Of the records that follow, copy only the lines from the line containing "hinge_pin = add_pin()" to the line containing "imported CAD frame.", both included, exactly as written.
..........
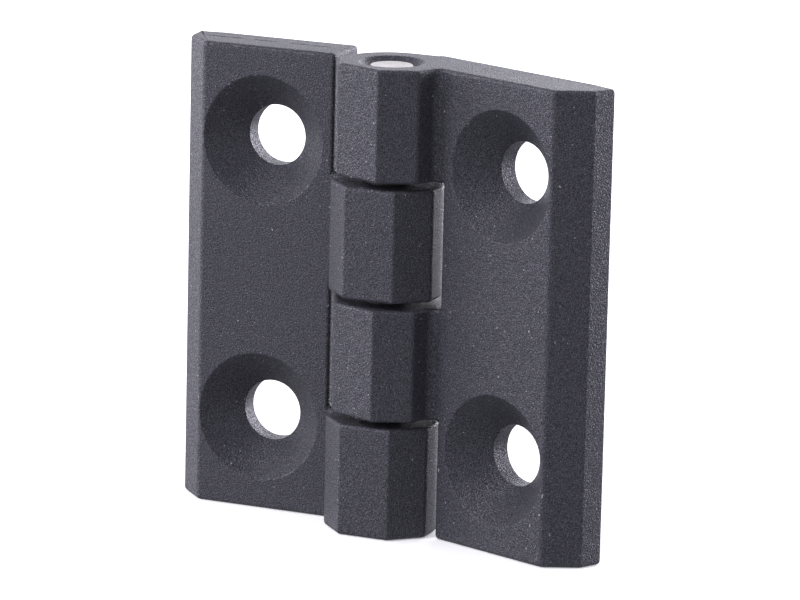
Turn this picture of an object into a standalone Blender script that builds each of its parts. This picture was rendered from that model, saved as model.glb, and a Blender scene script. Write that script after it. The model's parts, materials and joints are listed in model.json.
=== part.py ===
"""Door hinge: two identical die-cast leaves that turn on one steel pin.

The hinge stands upright with the pin along Z, and the countersunk fronts of the leaves face -Y.
The origin is on the back (mounting) face of the frame leaf, halfway between its two screw holes.

A leaf is modelled once, lying along +X from the pin axis, with its back at +Y. The door leaf is that
casting folded a little towards the front. The frame leaf is the same casting turned end for end, so
the knuckles of the two leaves interleave.
"""

import math

import bmesh
import bpy
from mathutils import Matrix

MM = 0.001

# Leaf plate
HINGE_HEIGHT = 50 * MM
LEAF_REACH = 25 * MM  # from the pin axis to the outer edge
LEAF_THICKNESS = 5.75 * MM
OUTER_BEVEL = 2.95 * MM  # 45 degrees, along the outer front edge
END_WALL_REACH = 6.86 * MM  # from the pin axis to the walls beside the other leaf's knuckles

# Knuckles
AXIS_HEIGHT = 6.55 * MM  # pin axis above the back face
KNUCKLES_PER_LEAF = 2
KNUCKLE_GAP = 0.7 * MM
KNUCKLE_FRONT = 11.52 * MM  # front flat, above the back face
KNUCKLE_HALF_FLAT = 2.84 * MM
KNUCKLE_HALF_WIDTH = 5.87 * MM
ROOT_FILLET = 0.9 * MM  # between a knuckle's side and the front of its leaf
BACK_BLEND_ANGLE = math.radians(20)  # where the round back of a knuckle runs out into the flat back

# Screw holes, for M6 countersunk screws
SCREW_REACH = 15 * MM  # from the pin axis
SCREW_SPACING = 30 * MM  # along the pin
SCREW_BORE_RADIUS = 3.25 * MM
COUNTERSINK_RADIUS = 6.92 * MM  # 90 degree countersink, at the front face

# Pin
PIN_RADIUS = 2.5 * MM
PIN_CLEARANCE = 0.08 * MM  # radial
PIN_RECESS = 0.35 * MM  # each end of the pin, below the end of its knuckle
PIN_END_FLAT_RADIUS = 2.17 * MM
BORE_MOUTH_RADIUS = 3.45 * MM  # 45 degree mouth at the outer end of each leaf's end knuckle

# Pose
REST_FOLD = math.radians(20)  # the door leaf, forward of lying flat with the frame leaf

# Faceting
EDGE_RADIUS = 0.35 * MM
EDGE_STEPS = 1
SHARP_ANGLE = math.radians(30)
ROUND_FACETS = 48
FILLET_STEPS = 4
BACK_STEPS = 10
OVERCUT = 1 * MM  # how far a cutter runs past the surface it cuts

AXIS_PLACE = (SCREW_REACH, -AXIS_HEIGHT, 0)
KNUCKLE_PITCH = (HINGE_HEIGHT + KNUCKLE_GAP) / (2 * KNUCKLES_PER_LEAF)


def clear_scene():
    for thing in list(bpy.data.objects):
        bpy.data.objects.remove(thing)


def plain_material(name, colour, roughness, metallic):
    material = bpy.data.materials.new(name)
    material.use_nodes = True
    shader = material.node_tree.nodes["Principled BSDF"]
    shader.inputs["Base Color"].default_value = (*colour, 1)
    shader.inputs["Roughness"].default_value = roughness
    shader.inputs["Metallic"].default_value = metallic
    return material


def mesh_object(name, bm):
    """A new object from a bmesh, with its faces pointing out."""
    bmesh.ops.recalc_face_normals(bm, faces=bm.faces)
    mesh = bpy.data.meshes.new(name)
    bm.to_mesh(mesh)
    bm.free()
    made = bpy.data.objects.new(name, mesh)
    bpy.context.scene.collection.objects.link(made)
    return made


def arc(centre, radius, start, end, steps):
    """Points along an arc, both ends included. Angles are in radians, from +u towards +v."""
    turns = [start + (end - start) * step / steps for step in range(steps + 1)]
    return [(centre[0] + radius * math.cos(a), centre[1] + radius * math.sin(a)) for a in turns]


def leaf_outline():
    """The section of a leaf through one of its knuckles, as (u, v) points.

    u runs from the pin axis out along the leaf, and v from the back face towards the front.
    """
    facet_drop = KNUCKLE_HALF_WIDTH - KNUCKLE_HALF_FLAT
    side_top = KNUCKLE_FRONT - facet_drop
    plate = [
        (LEAF_REACH, 0),
        (LEAF_REACH, LEAF_THICKNESS - OUTER_BEVEL),
        (LEAF_REACH - OUTER_BEVEL, LEAF_THICKNESS),
    ]
    fillet_centre = (KNUCKLE_HALF_WIDTH + ROOT_FILLET, LEAF_THICKNESS + ROOT_FILLET)
    fillet = arc(fillet_centre, ROOT_FILLET, -math.pi / 2, -math.pi, FILLET_STEPS)
    knuckle = [
        (KNUCKLE_HALF_WIDTH, side_top),
        (KNUCKLE_HALF_FLAT, KNUCKLE_FRONT),
        (-KNUCKLE_HALF_FLAT, KNUCKLE_FRONT),
        (-KNUCKLE_HALF_WIDTH, side_top),
    ]
    back_end = 1.5 * math.pi - BACK_BLEND_ANGLE
    round_back = arc((0, AXIS_HEIGHT), KNUCKLE_HALF_WIDTH, math.pi, back_end, BACK_STEPS)
    # The round back leaves on its tangent, which slopes down to the flat back.
    last_u, last_v = round_back[-1]
    meets_back = (last_u + last_v / math.tan(BACK_BLEND_ANGLE), 0)
    return plate + fillet + knuckle + round_back + [meets_back]


def leaf_blank():
    """The leaf section drawn out to the height of the hinge, with no holes and no notches."""
    bm = bmesh.new()
    low = -HINGE_HEIGHT / 2
    corners = [bm.verts.new((u, AXIS_HEIGHT - v, low)) for u, v in leaf_outline()]
    section = bm.faces.new(corners)
    drawn = bmesh.ops.extrude_face_region(bm, geom=[section])
    raised = [item for item in drawn["geom"] if isinstance(item, bmesh.types.BMVert)]
    bmesh.ops.translate(bm, vec=(0, 0, HINGE_HEIGHT), verts=raised)
    return mesh_object("leaf_blank", bm)


def turned_solid(name, profile):
    """A solid turned about Z from (radius, height) points, whose first and last lie on the axis."""
    bm = bmesh.new()
    points = [bm.verts.new((radius, 0, height)) for radius, height in profile]
    edges = [bm.edges.new(pair) for pair in zip(points, points[1:])]
    bmesh.ops.spin(
        bm, geom=points + edges, cent=(0, 0, 0), axis=(0, 0, 1), angle=2 * math.pi, steps=ROUND_FACETS
    )
    bmesh.ops.remove_doubles(bm, verts=bm.verts, dist=0.001 * MM)
    return mesh_object(name, bm)


def box_cutter(name, low, high):
    bm = bmesh.new()
    size = [high[i] - low[i] for i in range(3)]
    centre = [(high[i] + low[i]) / 2 for i in range(3)]
    place = Matrix.Translation(centre) @ Matrix.Diagonal((*size, 1))
    bmesh.ops.create_cube(bm, size=1, matrix=place)
    return mesh_object(name, bm)


def notch_cutters():
    """One box for each knuckle of the other leaf, with the gap above and below it."""
    side = AXIS_HEIGHT + KNUCKLE_FRONT
    cutters = []
    for count in range(KNUCKLES_PER_LEAF):
        top = HINGE_HEIGHT / 2 + KNUCKLE_GAP - (2 * count + 1) * KNUCKLE_PITCH
        foot = top - KNUCKLE_PITCH - KNUCKLE_GAP
        if count == KNUCKLES_PER_LEAF - 1:
            foot -= OVERCUT
        low = (-2 * KNUCKLE_HALF_WIDTH, -side, foot)
        high = (END_WALL_REACH, side, top)
        cutters.append(box_cutter(f"notch_cutter_{count}", low, high))
    return cutters


def screw_hole_cutters():
    """Countersunk holes, opening at the front of the leaf."""
    front = AXIS_HEIGHT - LEAF_THICKNESS
    cone_end = front + COUNTERSINK_RADIUS - SCREW_BORE_RADIUS
    profile = [
        (0, front - OVERCUT),
        (COUNTERSINK_RADIUS + OVERCUT, front - OVERCUT),
        (SCREW_BORE_RADIUS, cone_end),
        (SCREW_BORE_RADIUS, AXIS_HEIGHT + OVERCUT),
        (0, AXIS_HEIGHT + OVERCUT),
    ]
    cutters = []
    for side in (-1, 1):
        cutter = turned_solid(f"screw_hole_cutter_{side}", profile)
        place = Matrix.Translation((SCREW_REACH, 0, side * SCREW_SPACING / 2))
        cutter.data.transform(place @ Matrix.Rotation(-math.pi / 2, 4, "X"))
        cutters.append(cutter)
    return cutters


def pin_bore_cutter():
    """The bore for the pin, with a mouth at the top, where the leaf's end knuckle is."""
    end = HINGE_HEIGHT / 2
    radius = PIN_RADIUS + PIN_CLEARANCE
    profile = [
        (0, -end - OVERCUT),
        (radius, -end - OVERCUT),
        (radius, end - (BORE_MOUTH_RADIUS - radius)),
        (BORE_MOUTH_RADIUS + OVERCUT, end + OVERCUT),
        (0, end + OVERCUT),
    ]
    return turned_solid("pin_bore_cutter", profile)


def leaf_mesh():
    """One finished leaf: the blank less its notches and holes, with its edges rounded."""
    blank = leaf_blank()
    cutters = notch_cutters() + screw_hole_cutters() + [pin_bore_cutter()]
    for cutter in cutters:
        cutter.hide_render = True
        cutter.display_type = "WIRE"
        cut = blank.modifiers.new(cutter.name, "BOOLEAN")
        cut.operation = "DIFFERENCE"
        cut.solver = "EXACT"
        cut.object = cutter
    edges = blank.modifiers.new("rounded_edges", "BEVEL")
    edges.width = EDGE_RADIUS
    edges.segments = EDGE_STEPS
    edges.limit_method = "ANGLE"
    edges.angle_limit = SHARP_ANGLE
    finished = bpy.data.meshes.new_from_object(
        blank.evaluated_get(bpy.context.evaluated_depsgraph_get())
    )
    for helper in [blank] + cutters:
        bpy.data.objects.remove(helper)
    return finished


def add_leaf(name, mesh, rotation):
    mesh.name = name
    leaf = bpy.data.objects.new(name, mesh)
    leaf.location = AXIS_PLACE
    leaf.rotation_euler = rotation
    bpy.context.scene.collection.objects.link(leaf)
    return leaf


def add_pin():
    """A plain pin with a chamfer at each end."""
    end = HINGE_HEIGHT / 2 - PIN_RECESS
    chamfer = PIN_RADIUS - PIN_END_FLAT_RADIUS
    profile = [
        (0, -end),
        (PIN_END_FLAT_RADIUS, -end),
        (PIN_RADIUS, -end + chamfer),
        (PIN_RADIUS, end - chamfer),
        (PIN_END_FLAT_RADIUS, end),
        (0, end),
    ]
    pin = turned_solid("hinge_pin", profile)
    pin.location = AXIS_PLACE
    return pin


def shade(thing, material):
    thing.data.materials.clear()
    thing.data.materials.append(material)
    thing.data.shade_smooth()
    thing.data.set_sharp_from_angle(angle=SHARP_ANGLE)


def main():
    clear_scene()
    casting = leaf_mesh()
    frame_leaf = add_leaf("frame_leaf", casting, (0, math.pi, 0))
    door_leaf = add_leaf("door_leaf", casting.copy(), (0, 0, -REST_FOLD))
    hinge_pin = add_pin()
    shade(frame_leaf, plain_material("frame_leaf_coat", (0.05, 0.05, 0.056), 0.6, 0))
    shade(door_leaf, plain_material("door_leaf_coat", (0.05, 0.05, 0.056), 0.6, 0))
    shade(hinge_pin, plain_material("hinge_pin_steel", (0.72, 0.71, 0.69), 0.35, 1))


main()
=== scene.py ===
"""The looks of the door hinge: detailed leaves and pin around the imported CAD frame.

Everything is in metres, in the frame's axes: +Z along the pin, fronts towards -Y. A leaf is
modelled once in the casting's own axes (+X out along the leaf, +Y out of its back, Z along the pin,
origin on the pin axis), and each leaf is a copy of that mesh put where its CAD solid is.
"""

import json
import math

import bmesh
import bpy
from mathutils import Matrix, Vector


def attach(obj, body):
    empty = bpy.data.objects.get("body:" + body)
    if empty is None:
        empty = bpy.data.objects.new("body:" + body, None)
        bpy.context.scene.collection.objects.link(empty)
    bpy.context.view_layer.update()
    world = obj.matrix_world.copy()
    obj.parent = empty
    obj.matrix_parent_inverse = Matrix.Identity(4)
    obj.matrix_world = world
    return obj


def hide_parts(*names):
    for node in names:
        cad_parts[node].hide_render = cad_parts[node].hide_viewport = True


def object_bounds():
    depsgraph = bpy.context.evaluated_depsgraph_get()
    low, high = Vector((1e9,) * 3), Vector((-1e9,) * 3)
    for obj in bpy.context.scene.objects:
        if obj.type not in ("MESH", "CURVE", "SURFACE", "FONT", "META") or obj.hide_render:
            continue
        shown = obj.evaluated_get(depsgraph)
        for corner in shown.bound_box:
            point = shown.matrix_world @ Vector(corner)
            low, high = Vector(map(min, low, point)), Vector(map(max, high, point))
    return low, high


MM = 0.001

# Leaf plate, as in the CAD
HINGE_HEIGHT = 50 * MM
LEAF_REACH = 25 * MM
LEAF_THICKNESS = 5.75 * MM
OUTER_BEVEL = 2.95 * MM
END_WALL_REACH = 6.86 * MM

# Knuckles, as in the CAD
AXIS_HEIGHT = 6.55 * MM
KNUCKLES_PER_LEAF = 2
KNUCKLE_GAP = 0.7 * MM
KNUCKLE_FRONT = 11.52 * MM
KNUCKLE_HALF_FLAT = 2.84 * MM
KNUCKLE_HALF_WIDTH = 5.87 * MM
ROOT_FILLET = 0.9 * MM
BACK_BLEND_ANGLE = math.radians(20)
KNUCKLE_PITCH = (HINGE_HEIGHT + KNUCKLE_GAP) / (2 * KNUCKLES_PER_LEAF)

# Screw holes and pin, as in the CAD
SCREW_REACH = 15 * MM
SCREW_SPACING = 30 * MM
SCREW_BORE_RADIUS = 3.25 * MM
COUNTERSINK_RADIUS = 6.92 * MM
PIN_RADIUS = 2.5 * MM
PIN_CLEARANCE = 0.08 * MM
PIN_RECESS = 0.35 * MM
PIN_END = HINGE_HEIGHT / 2 - PIN_RECESS
PIN_END_FLAT_RADIUS = 2.17 * MM
PIN_FACED_DEPTH = 0.02 * MM  # of the bare steel at each end
BORE_MOUTH_RADIUS = 3.45 * MM

# Roundings that the CAD leaves out
CORNER_RADIUS = 0.45 * MM  # the long corners of the section, unless named below
KNUCKLE_SIDE_RADIUS = 0.8 * MM
BEVEL_FRONT_RADIUS = 0.85 * MM
OUTER_BACK_RADIUS = 0.3 * MM
BACK_BLEND_RADIUS = 1.35 * MM  # where the round back of a knuckle runs into the flat back
RIM_RADIUS = 0.44 * MM  # where the section's outline meets an end face or a notch
HOLE_EASE = 0.07 * MM  # depth of the eased rim of a hole
SIDE_DRAFT = 0.34 * MM  # how much further out a leaf reaches at its back than at its bevel

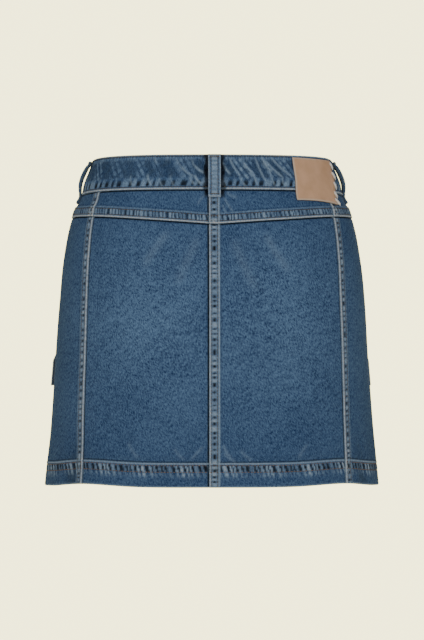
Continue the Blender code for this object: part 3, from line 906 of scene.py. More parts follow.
def thread_finish(name, dark_colour, pale_colour):
    """Spun thread: two tones with its ply as fine bump."""
    n = Nodes(name)
    where = n.object_place()
    fade = n.noise(where, 14.0 * MM, detail=2.0)
    ply = n.noise(where, 0.5 * MM, detail=1.0)
    tone = n.range(n.math("MULTIPLY_ADD", ply, 0.5, fade), 0.45, 1.0)
    colour = n.mix(tone, dark_colour, pale_colour)
    return n.finish(colour, n.range(ply, 0.3, 0.7, 0.65, 0.85), ply, 0.4, 0.1 * MM)


def leather_finish():
    """Matt tan leather: even, with fine pores, and paler where its edge is cut."""
    n = Nodes("tan_leather")
    edge, press, back = n.wash_channels()
    flat = n.cloth_place()
    cloudy = n.noise(flat, 22.0 * MM, detail=3.0)
    pores = n.noise(flat, 0.8 * MM, detail=2.0, roughness=0.7)
    tone = n.range(n.math("MULTIPLY_ADD", pores, 0.45, cloudy), 0.45, 1.0)
    skin = n.mix(tone, colour_of(208, 161, 125), colour_of(234, 188, 152))
    for share, colour in ((press, (140, 108, 84)), (edge, (228, 214, 196)), (back, (150, 124, 100))):
        skin = n.mix(share, skin, colour_of(*colour))
    return n.finish(skin, n.range(pores, 0.3, 0.7, 0.55, 0.75), pores, 0.35, 0.15 * MM)


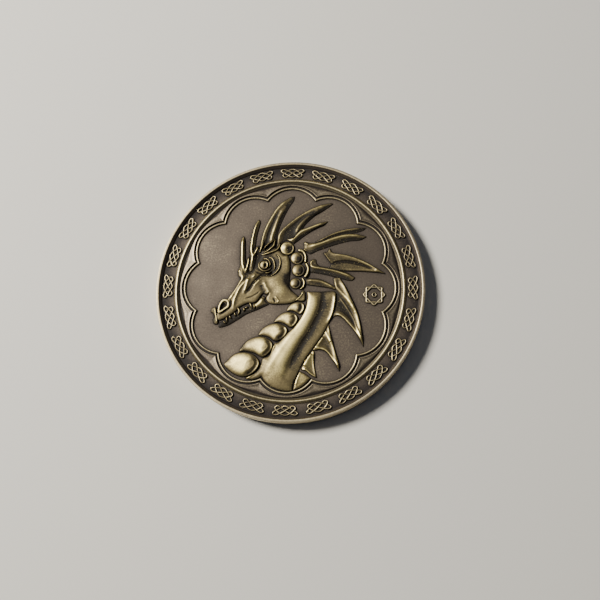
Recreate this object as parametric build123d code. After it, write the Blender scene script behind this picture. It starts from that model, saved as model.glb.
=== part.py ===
from build123d import *
import os
from math import cos, pi, sin

# A challenge coin, lying with its obverse up: a struck disc with a raised rim on both faces, a
# sunk border channel with interlaced knots, a ring, a twelve-lobed frame, and a relief on the
# sunk field. Millimetres, +Z out of the obverse, +Y to the top of the design, z = 0 on the
# reverse rim. The relief pieces stand face to face on the floors of the body.

# Body
coin_diameter = 44.45
coin_thickness = 3.0
edge_round = 0.2
land_width = 0.42  # flat top of the rim, with the edge round
rim_slope_width = 0.5  # land down to the channel floor
rim_ledge_width = 0.12
channel_depth = 0.55  # under the rim land
channel_width = 1.95
field_depth = 0.65  # under the rim land

# Ring and twelve-lobed frame
ring_width = 1.05
ring_crest_width = 0.2
ring_height = 0.33  # over the channel floor
ring_outer_slope = 0.4
ring_inner_height = 0.16
lobe_count = 12
lobe_rise = 1.65  # from a cusp out to the top of its lobe
bead_width = 0.38
bead_height = 0.28
groove_width = 0.22  # between the bead and the spandrel plate
plate_height = 0.22
plate_margin = 0.345  # narrowest part of the spandrel plate, at the top of a lobe

# Border knots: a loop at either end, linked by a long loop through both
knot_count = 24
knot_half_length = 1.95
knot_half_height = 0.84
knot_link_half_length = 1.25
knot_link_half_height = 0.76
knot_strand = 0.26
knot_height = 0.2

# Ornaments: a star of two squares beside the neck, and a chain with a boss on the reverse
star_centre = (14.0, -1.2)
star_square = 2.5
star_strand = 0.3
star_boss_radius = 0.45
star_height = 0.16
chain_count = 8
chain_radius = 8.6
chain_loop_radius = 4.1
chain_strand = 0.8
chain_height = 0.35
boss_radius = 2.6
boss_height = 0.4
boss_round = 0.3

# The relief was drawn for a field whose cusps lie at this radius, and scales with them
drawn_cusp_radius = 15.9
head_height = 0.36
jaw_height = 0.26
neck_height = 0.36
plate_heights = (0.3, 0.38, 0.42, 0.46, 0.48, 0.5)
horn_height = 0.34
fin_height = 0.32
collar_height = 0.4
scale_height = 0.52
scale_round = 0.3
tooth_height = 0.34
trim_height = 0.14  # eye, eyelid, brow and nostril, on top of the head
least_piece_area = 0.03  # smaller scraps of a cut outline are left out
relief_clearance = 0.05  # between the relief and the frame's bead

coin_radius = coin_diameter / 2
channel_outer = coin_radius - land_width - rim_slope_width
channel_inner = channel_outer - channel_width
ring_inner = channel_inner - ring_width
bead_top_radius = ring_inner - plate_margin - groove_width - bead_width / 2
cusp_radius = bead_top_radius - lobe_rise
knot_radius = (channel_outer + channel_inner) / 2
art_scale = cusp_radius / drawn_cusp_radius
channel_z = coin_thickness - channel_depth
field_z = coin_thickness - field_depth


# Body


def coin_body():
    """Disc turned from half a section: both faces have the rim, channel and field."""
    half = coin_thickness / 2
    land_inner = coin_radius - land_width
    ledge = channel_outer + rim_ledge_width
    ledge_z = channel_z + channel_depth / 3 - half
    upper = [
        (ring_inner, field_z - half),
        (ring_inner, channel_z - half),
        (channel_outer, channel_z - half),
        (ledge, ledge_z),
        (ledge + rim_ledge_width, ledge_z + channel_depth / 6),
        (land_inner, half),
        (coin_radius, half),
    ]
    lower = [(r, -z) for r, z in reversed(upper)]
    section = make_face(Polyline((0, field_z - half), *upper, *lower, (0, half - field_z), close=True))
    section = fillet(section.vertices().group_by(Axis.X)[-1], edge_round)
    return Pos(0, 0, half) * revolve(Plane.XZ * section, Axis.Z)


def on_obverse(solid):
    """The obverse is where everything is drawn, so it stays."""
    return solid


def on_reverse(solid):
    """Turns a piece of the obverse over, about Y, onto the reverse."""
    return Pos(0, 0, coin_thickness) * (Rot(0, 180, 0) * solid)


# Outlines


def smooth(points):
    """Face inside a closed curve through the points."""
    return make_face(Spline(*scaled(points), periodic=True))


def blade(one_edge, other_edge):
    """Face between two curved edges that run from a straight root to one shared tip."""
    one = Spline(*scaled(one_edge))
    other = Spline(*scaled(other_edge))
    root = Line(one @ 0, other @ 0)
    return make_face([one, other, root])


def scaled(points):
    return [(x * art_scale, y * art_scale) for x, y in points]


def spot(x, y, radius):
    return Pos(x * art_scale, y * art_scale) * Circle(radius * art_scale)


def lobed(cusp, top):
    """Face inside a ring of lobes: each arc goes from cusp to cusp by the top of its lobe."""
    step = 2 * pi / lobe_count
    arcs = []
    for k in range(lobe_count):
        middle = pi / 2 + k * step
        ends = [(cusp * cos(a), cusp * sin(a)) for a in (middle - step / 2, middle + step / 2)]
        arcs.append(ThreePointArc(ends[0], (top * cos(middle), top * sin(middle)), ends[1]))
    return make_face(arcs)


def lobed_at(offset):
    """The lobed face, moved out from the middle of its bead by offset."""
    return lobed(cusp_radius + offset, bead_top_radius + offset)


# Border, frame and ornaments, all drawn on the obverse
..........
- **Output for this exercise**
    hinge_pin = add_pin()
    shade(frame_leaf, plain_material("frame_leaf_coat", (0.05, 0.05, 0.056), 0.6, 0))
    shade(door_leaf, plain_material("door_leaf_coat", (0.05, 0.05, 0.056), 0.6, 0))
    shade(hinge_pin, plain_material("hinge_pin_steel", (0.72, 0.71, 0.69), 0.35, 1))


main()
=== scene.py ===
"""The looks of the door hinge: detailed leaves and pin around the imported CAD frame.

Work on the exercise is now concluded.